Saturday, May 3, 2008


Moving sucks. Even if you're moving just a few miles down the road and have a trio of men lifting your heavier items, it still sucks. I find that I'm more lethargic than I'd have imagined and trying to mentally put anything together is murder. Study? Ha.

Yesterday was a day to relax as our internet and TV service was installed. We switched internet from DSL to cable and we added a local cable connection in lieu of landline phone service so that we can actually see the people on TV and not just their snowy shadows. The cable guy hooked us up - we get basic in any room we want without any extra charge. I didn't even realize he was letting us in on the goods while he was talking to me. I found out an hour later when I was channel surfing (now I just hope that someone from the cable company doesn't come out and demands that we turn it off or pay for the extra rooms).

When I was surfing the web I had tons of e-mails that needed to be responded to days earlier. God, since when did graduating become such a big deal? And why do we have 3-4 different meals during "senior week"? With gas being as high as it is, I'm most likely not going to be driving that far just to get some food.

I finally put together the lawn mower we purchased from Lowe's a month ago and got around to mowing our field this morning. I call it a field as the "real grass" is few and far between the numerous patches of crab grass and weeds. I think we also have some hay sprinkled in there as well - so we won't call it a lawn, just the field.

I've also hand washed both cars (something that gets really hard to do when living in an apartment) and actually waxed my car (never done in the last 6 years I've owned it). I'm tired, but it's a good kind of tired that's not associated with the whole process of moving. I'm really over that fatigue.

Friday, May 2, 2008

A Look Back

I thought that it would be a good idea to publish a little post about my accomplishments in the last 4 years. I don't think of this as self-aggrandizement; rather it's more like self-stimulation of the mind. But anyway...read on if you care to, but if you think this is a load of tripe, then don't - I'd rather not receive nasty comments about my boastfulness.

1) 3.9 GPA

2) >240 step 1 and 2 scores

3) AOA inductee 2007 - 08

4) Award received for being in the top 4 of my class after freshman year (I believe I'm still in this range, though the school makes a large to-do about not ranking us)

5) Highest performance on shelf exam in pharmacology; shared in pathology and physiology

6) Matched at number one choice of residency at a program that historically has not been too keen on students from my school

7) Persevered in 3rd year despite the death of my sister and close cousin within 2 weeks of each other while finding out that my dad had cancer

8) Didn't get divorced

9) Out of the 4 in my gross anatomy group that began medical school, 2 of us matched into residencies, and 3 of us will graduate. I'm quite amazed at the attrition from this group.

10) Started med school wanting to be an Orthopod with a smidgeon of interest in anesthesia. Had varying interests in internal medicine, pediatrics, emergency medicine, and surgery during this time. Ultimately came to love Anesthesiology once I understood what the hell was involved (not well taught in pharm and hardly any exposure in clerkships until 4th year).

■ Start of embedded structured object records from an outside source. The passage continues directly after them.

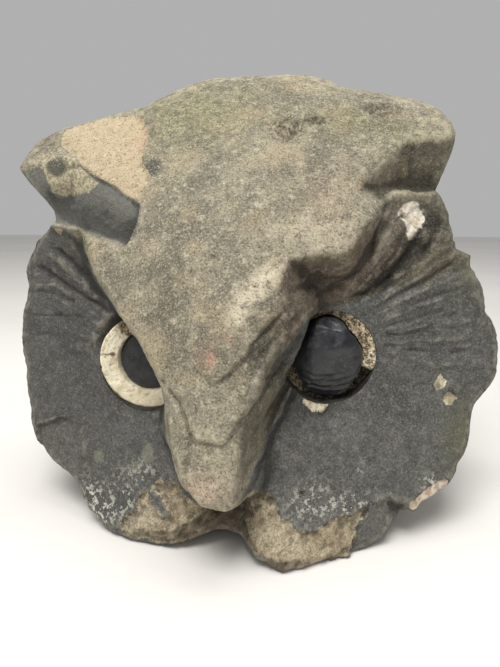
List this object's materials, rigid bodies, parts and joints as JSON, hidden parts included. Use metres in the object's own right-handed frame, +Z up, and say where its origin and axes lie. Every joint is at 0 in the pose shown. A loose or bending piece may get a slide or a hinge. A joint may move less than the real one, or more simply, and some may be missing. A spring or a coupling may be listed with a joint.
{
  "type": "stone corbel carved as an owl's head",
  "caption": "Weathered sandstone corbel carved as an owl's head with ear tufts, hooked beak and round facial discs; black eye plugs bedded in pale mortar; flat back bed.",
  "frame": {"origin": "middle of the flat bed at the back, which meets the wall", "axes": "+Z up, the face looks along -Y, +Y is the outward normal of the bed at the back, +X to the viewer's right"},
  "size_m": [0.3254, 0.1782, 0.2936],
  "materials": {
    "sandstone": "weathered carved sandstone, matte, grey-olive on the forehead, black soot patina on the facial discs, tan where worn or freshly chipped",
    "pale_mortar": "pale cream bedding mortar, matte, with small brown specks",
    "black_stone": "black jet-like stone, roughly knapped, dull to slightly glossy"
  },
  "bodies": {
    "root": {"stone_head": "sandstone", "mortar_ring_left": "pale_mortar", "mortar_ring_right": "pale_mortar", "eye_plug_left": "black_stone", "eye_plug_right": "black_stone"}
  },
  "joints": []
}
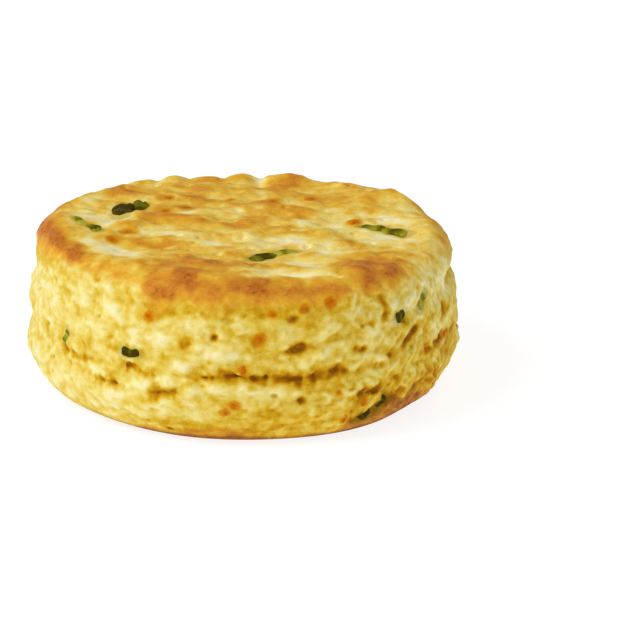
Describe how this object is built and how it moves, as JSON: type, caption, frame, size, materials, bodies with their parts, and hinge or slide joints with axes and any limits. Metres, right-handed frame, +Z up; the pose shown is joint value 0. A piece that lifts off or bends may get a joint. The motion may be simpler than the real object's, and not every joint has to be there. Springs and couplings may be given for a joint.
{
  "type": "cheddar biscuit",
  "caption": "Round, thick baked biscuit with a browned, heaved top, a swollen wall split along its dough layers, and a flat underside.",
  "frame": {"origin": "middle of the box's underside, on the flat base the biscuit stands on", "axes": "+Z up; -Y is the front, with the long split in the wall; +X to the right, where the rim is lower"},
  "size_m": [0.0768, 0.0762, 0.0308],
  "materials": {
    "crumb": "baked dough: pale cream to golden yellow crumb with a golden brown rim, dull with a faint buttery sheen",
    "chive": "baked chive: dark green, a little shiny",
    "cheese": "melted cheddar speck: deep orange, slightly glossy"
  },
  "bodies": {
    "root": {"biscuit": "crumb"}
  },
  "joints": []
}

11) No one died from my actions

12) Started at 205 pounds 7/2004. Gained 15 pounds over 3 years to an all-time high of 221 pounds. Lost 20 in 4th year to 201 - hoping to get to 190 before residency starts.

13) My pre-entrance physical demonstrated 20/20 vision. Beginning of 4th year my vision was 20/60, requiring me to get glasses.

14) Pre-entrance lab work: total cholesterol of 299 despite being on low fat diet. Total cholesterol checked in family med clinic 10/2008: 201. No drugs were ever used.